The first consideration for your attorneys professional liability coverage is that you should choose a deductible that you can afford to pay. Raising the deductible will generally lower the premium, although sometimes the savings are not as much as you might expect. Deductibles may be “per claim” (applying in full to each claim); or they may be “aggregate” (applying only once in a policy year, regardless of the number of claims). Aggregate deductibles are not always available, and when they are available the legal malpractice insurance premium with the aggregate deductible is higher than it would have been with a per claim deductible.

Both terms mean the same thing. The prior acts (or retroactive date) date establishes how far back into the past, your lawyer’s professional liability policy will cover your acts or omissions. If your policy does not have a prior acts date that will generally mean that there is no limit to how far in the past your policy will provide coverage. If you have been maintaining proper coverage since you began practicing, you will probably have either no prior acts date limitation or one sufficiently far in the past so as to allow coverage, even if the event happened a long time ago. However, if you do not have attorney’s malpractice insurance coverage now, any new coverage will normally be written with a prior acts date that is the same as the inception date of the new policy.

Yes, an extended reporting period endorsement is informally referred to as tail coverage. Under certain circumstances, this feature can be useful because claims-made lawyers professional liability policies cover only claims that are made and reported during the policy period. This means that regardless of when the act or omission giving rise to the claim occurred, if the claim is not reported during the legal malpractice insurance policy period or a brief specified period (usually 30 or 60 days) after expiration, then that claim is not covered. Therefore most insurers offer optional extended reporting period endorsements for specified periods of time. For example, an attorney might purchase a 24-month ERP or a 36-month ERP. It should be noted that these ERPs do not extend the attorneys professional liability policy period, change the scope of coverage provided or increase the insurer’s limits of liability. ERPs only extend the time available for reporting the claim.

It may be covered, but it will depend upon your prior acts date (aka retroactive date).
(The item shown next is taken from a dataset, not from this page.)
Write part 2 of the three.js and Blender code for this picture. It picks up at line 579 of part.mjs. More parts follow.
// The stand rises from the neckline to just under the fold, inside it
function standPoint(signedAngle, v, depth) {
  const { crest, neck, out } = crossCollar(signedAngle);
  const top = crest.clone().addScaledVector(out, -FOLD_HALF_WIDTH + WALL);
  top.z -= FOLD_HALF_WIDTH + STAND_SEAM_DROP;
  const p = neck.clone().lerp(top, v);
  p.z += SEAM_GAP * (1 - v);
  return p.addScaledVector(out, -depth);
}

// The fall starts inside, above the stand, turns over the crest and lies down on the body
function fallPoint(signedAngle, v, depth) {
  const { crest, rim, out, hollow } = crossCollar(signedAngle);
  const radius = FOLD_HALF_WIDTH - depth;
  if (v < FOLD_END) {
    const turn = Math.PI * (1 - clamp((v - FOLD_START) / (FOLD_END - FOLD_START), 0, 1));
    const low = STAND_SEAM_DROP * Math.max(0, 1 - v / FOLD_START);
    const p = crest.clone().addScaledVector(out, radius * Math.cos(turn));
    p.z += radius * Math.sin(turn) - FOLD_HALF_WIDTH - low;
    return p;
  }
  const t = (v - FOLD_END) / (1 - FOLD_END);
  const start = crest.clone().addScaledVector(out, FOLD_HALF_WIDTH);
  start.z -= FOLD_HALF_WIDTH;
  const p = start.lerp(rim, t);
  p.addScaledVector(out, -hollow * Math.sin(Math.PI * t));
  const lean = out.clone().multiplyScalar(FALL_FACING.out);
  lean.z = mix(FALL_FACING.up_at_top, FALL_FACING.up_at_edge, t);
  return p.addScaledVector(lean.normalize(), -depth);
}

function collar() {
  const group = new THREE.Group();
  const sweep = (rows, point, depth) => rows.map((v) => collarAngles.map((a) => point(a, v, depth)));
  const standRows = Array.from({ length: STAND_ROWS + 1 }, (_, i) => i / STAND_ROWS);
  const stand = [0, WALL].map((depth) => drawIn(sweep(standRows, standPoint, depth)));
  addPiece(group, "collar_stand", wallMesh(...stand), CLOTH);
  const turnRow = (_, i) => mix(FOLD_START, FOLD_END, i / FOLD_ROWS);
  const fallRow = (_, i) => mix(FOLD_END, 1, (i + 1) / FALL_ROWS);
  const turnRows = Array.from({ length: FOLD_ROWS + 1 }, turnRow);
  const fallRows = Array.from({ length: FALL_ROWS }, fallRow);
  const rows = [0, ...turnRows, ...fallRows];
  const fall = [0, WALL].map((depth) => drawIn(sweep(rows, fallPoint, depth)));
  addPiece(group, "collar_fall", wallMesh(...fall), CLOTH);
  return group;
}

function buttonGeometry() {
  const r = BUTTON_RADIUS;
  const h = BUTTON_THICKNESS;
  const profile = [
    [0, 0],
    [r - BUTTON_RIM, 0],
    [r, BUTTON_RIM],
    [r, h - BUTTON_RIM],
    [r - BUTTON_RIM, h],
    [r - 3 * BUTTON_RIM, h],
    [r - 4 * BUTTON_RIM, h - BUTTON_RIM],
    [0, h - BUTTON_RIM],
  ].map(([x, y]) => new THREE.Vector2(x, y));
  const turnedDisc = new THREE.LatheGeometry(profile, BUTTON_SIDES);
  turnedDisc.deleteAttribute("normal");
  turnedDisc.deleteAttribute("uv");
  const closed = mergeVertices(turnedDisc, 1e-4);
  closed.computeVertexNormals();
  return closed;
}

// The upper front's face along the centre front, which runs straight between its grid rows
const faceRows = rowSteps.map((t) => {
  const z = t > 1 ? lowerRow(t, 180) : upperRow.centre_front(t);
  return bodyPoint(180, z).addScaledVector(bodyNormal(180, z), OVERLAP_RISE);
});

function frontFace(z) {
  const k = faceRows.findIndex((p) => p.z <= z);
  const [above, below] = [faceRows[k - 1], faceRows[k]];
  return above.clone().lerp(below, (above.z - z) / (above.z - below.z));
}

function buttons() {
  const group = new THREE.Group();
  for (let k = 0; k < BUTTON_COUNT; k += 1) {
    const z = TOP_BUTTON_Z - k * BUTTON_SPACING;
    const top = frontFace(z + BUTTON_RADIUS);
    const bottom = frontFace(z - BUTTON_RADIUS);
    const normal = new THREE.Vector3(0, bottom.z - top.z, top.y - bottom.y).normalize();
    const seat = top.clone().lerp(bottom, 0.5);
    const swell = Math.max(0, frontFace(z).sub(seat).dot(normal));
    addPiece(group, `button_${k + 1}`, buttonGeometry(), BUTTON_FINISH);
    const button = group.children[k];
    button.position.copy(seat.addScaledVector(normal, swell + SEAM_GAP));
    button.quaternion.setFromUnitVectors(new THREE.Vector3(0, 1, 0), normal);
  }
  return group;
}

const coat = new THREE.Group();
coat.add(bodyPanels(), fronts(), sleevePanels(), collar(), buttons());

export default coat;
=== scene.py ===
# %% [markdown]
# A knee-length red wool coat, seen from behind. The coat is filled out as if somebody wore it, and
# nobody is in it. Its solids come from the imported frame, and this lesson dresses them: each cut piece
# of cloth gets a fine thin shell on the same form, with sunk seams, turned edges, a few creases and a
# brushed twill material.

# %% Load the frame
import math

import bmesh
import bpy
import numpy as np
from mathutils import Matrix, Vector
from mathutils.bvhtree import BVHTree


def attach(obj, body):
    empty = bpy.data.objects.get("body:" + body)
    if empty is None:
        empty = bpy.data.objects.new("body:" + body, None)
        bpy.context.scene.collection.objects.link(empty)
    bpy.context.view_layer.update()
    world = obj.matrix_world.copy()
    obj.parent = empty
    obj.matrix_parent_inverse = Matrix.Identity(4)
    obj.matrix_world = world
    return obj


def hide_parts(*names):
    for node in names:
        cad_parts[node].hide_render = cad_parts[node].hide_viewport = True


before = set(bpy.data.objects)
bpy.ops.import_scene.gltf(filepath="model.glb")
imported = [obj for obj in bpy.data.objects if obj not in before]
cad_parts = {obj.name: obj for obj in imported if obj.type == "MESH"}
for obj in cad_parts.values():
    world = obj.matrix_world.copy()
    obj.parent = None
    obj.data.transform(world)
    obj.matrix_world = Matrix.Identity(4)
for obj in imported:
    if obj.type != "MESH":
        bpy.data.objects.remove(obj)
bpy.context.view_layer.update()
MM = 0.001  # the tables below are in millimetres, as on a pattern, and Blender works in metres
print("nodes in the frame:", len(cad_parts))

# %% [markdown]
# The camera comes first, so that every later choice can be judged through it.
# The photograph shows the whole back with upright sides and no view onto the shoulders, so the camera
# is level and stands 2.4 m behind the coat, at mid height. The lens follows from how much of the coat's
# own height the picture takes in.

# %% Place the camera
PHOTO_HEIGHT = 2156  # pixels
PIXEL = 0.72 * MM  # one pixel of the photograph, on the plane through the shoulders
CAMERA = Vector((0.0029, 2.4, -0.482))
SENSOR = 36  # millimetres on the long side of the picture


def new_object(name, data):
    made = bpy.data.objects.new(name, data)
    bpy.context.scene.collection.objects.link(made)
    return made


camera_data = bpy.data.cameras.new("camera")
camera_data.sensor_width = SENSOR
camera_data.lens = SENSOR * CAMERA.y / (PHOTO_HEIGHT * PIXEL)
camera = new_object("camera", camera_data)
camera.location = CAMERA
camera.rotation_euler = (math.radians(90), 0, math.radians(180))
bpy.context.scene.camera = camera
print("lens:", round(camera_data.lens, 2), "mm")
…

In the insurance world, there are two basic contract types: claims-made and occurrence. These are fundamentally different in the way that they trigger coverage for a claim. Occurrence policies (such as your automobile or homeowners policies) provide coverage for damage that occurs during the policy period, regardless of when the damage is discovered, if notice is made within a reasonable time. The other coverage triggering mechanism (and generally the only one available for attorneys professional liability coverage) is claims-made. In contrast to the occurrence form, the claims-made contract provides coverage for claims for which the insurer receives notice during the policy period, regardless of when the damage occurred.

 Yes.

If your policy has CEOL, your lawyers professional liability insurance company will pay the expenses of defending you without reducing your limit of liability. When the time comes for paying the settlement or judgment, your limit will still be fully available. It is important to note that some legal malpractice insurance companies will establish a separate limit that caps the claim expenses that are payable outside of the limit; while others leave the available amount uncapped.
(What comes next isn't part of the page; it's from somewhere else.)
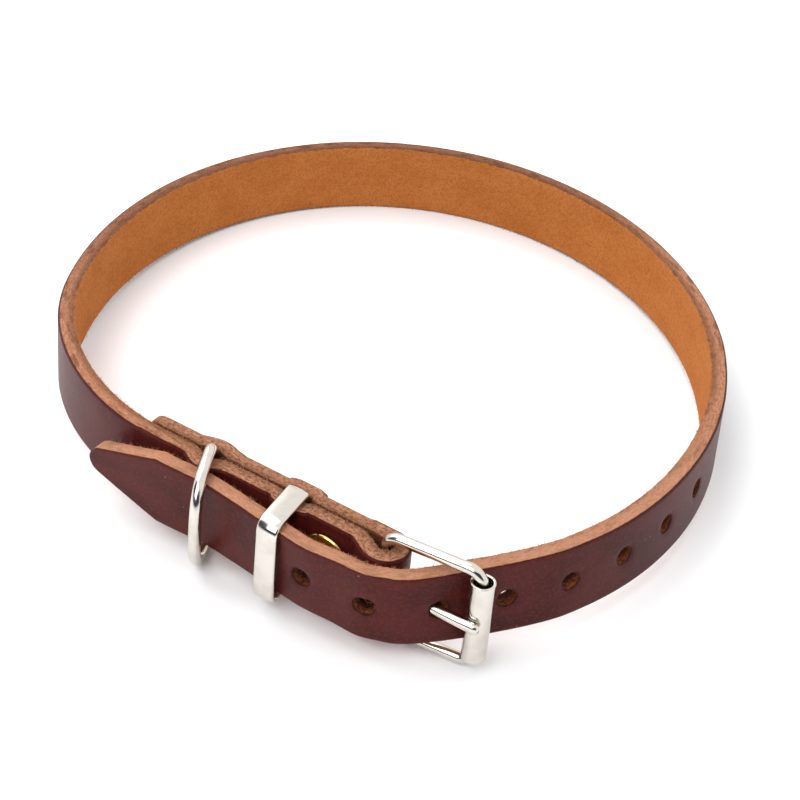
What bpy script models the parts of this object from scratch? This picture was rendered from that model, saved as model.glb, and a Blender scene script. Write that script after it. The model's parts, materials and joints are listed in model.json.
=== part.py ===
# Leather dog collar, fastened and standing on its lower edge.
# Lengths are in metres, +Z is up and the front is towards -Y.
#
# Everything is laid out in the collar's own plan first: the strap's lower edge is at z = 0.
# The riveted stretch is straight and has its own axes: "along" runs from the heel bar towards
# the strap's folded end, and "out" runs away from the neck. The finished collar is then tipped
# on to the points that it really stands on.

import math

import bmesh
import bpy
import numpy as np
from mathutils import Matrix, Vector
from mathutils.bvhtree import BVHTree

# Strap
STRAP_WIDTH = 0.0160
STRAP_THICKNESS = 0.0035
EDGE_CHAMFER = 0.0004
NECK_WIDTH = 0.1332
NECK_DEPTH = 0.1452
TURN_BACK_LENGTH = 0.0575
TURN_BACK_CORNER = 0.0030
STRAIGHT_LENGTH = 0.0530
POINT_LENGTH = 0.0165
NOSE_RADIUS = 0.0032
HOLE_DIAMETER = 0.0040
HOLE_PITCH = 0.0133
HOLE_COUNT = 8
FASTENED_HOLE = 3
TIP_TO_FIRST_HOLE = 0.0530
RIVET_PINCH = 0.00035

# Fits
PLY_GAP = 0.0003
CLEARANCE = 0.0003

# Roller buckle
FRAME_WIRE = 0.0023
FRAME_SIDE_ROOM = 0.0020
FRAME_REACH = 0.0200
FRAME_CORNER = 0.0030
FRAME_DROP = 0.0007
FRAME_YAW = math.radians(6.0)
HEEL_OUT = 0.0013
ROLLER_DIAMETER = 0.0048
ROLLER_WALL = 0.00055
ROLLER_END_GAP = 0.00065
ROLLER_NOTCH_DEPTH = 0.0008
TONGUE_WIRE = 0.0023
TONGUE_DROP = 0.0003
TONGUE_OVERHANG = 0.0018
TONGUE_STRAIGHT_SHARE = 0.5
STRAP_ANGLE_AT_ROLLER = math.radians(52.0)
SLOT_REACH = 0.0050

# D-ring
RING_WIRE = 0.0024
RING_SIDE_ROOM = 0.0015
RING_DEPTH = 0.0140
RING_ARM = 0.0045
RING_FULLNESS = 2.8
RING_OUT = 0.0004
RING_DROP = 0.0006
RING_SEAT_REACH = 0.0045
RING_SWING = math.radians(25.0)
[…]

When your insurance company handles a claim for you, it will provide money for the settlement or judgment; and it will also pay for legal and claim related expenses. An important question is whether those legal and claim related expenses must come out of your lawyers professional liability insurance policy limit. If your policy has a provision called “Claim Expenses Inside the Limit" (or CEIL) then the insurance company is paying those legal and claim related expenses outside of your limit, and the amount available to pay the settlement or judgment is reduced by that amount. If your attorneys malpractice insurance policy has a provision called “Claim Expenses Outside the Limit" (or CEOL) then the insurance company is paying those legal and claim related expenses outside of your limit.

If CEOL (claims expenses outside the limits) is not available, you can choose (within the available alternatives) a somewhat higher limit that is adequate to pay the claim related expenses and still be adequate to pay the settlement or judgment.

Calculating the premium involves many factors. The primary factors are the number of attorneys in the firm and how many “years of prior acts” that each will have covered. In addition, the limits of liability and the deductible that you choose will be significant factors. Equally significant factors are your claims history and the firm’s practice areas. Beyond those major points, further modification to the premium will be based upon your level of specialization, insurance history, fee suits, disciplinary proceedings and even your internal controls, such as docket control and conflict checking systems. Your attorneys malpractice insurance premium will be unique to your firm.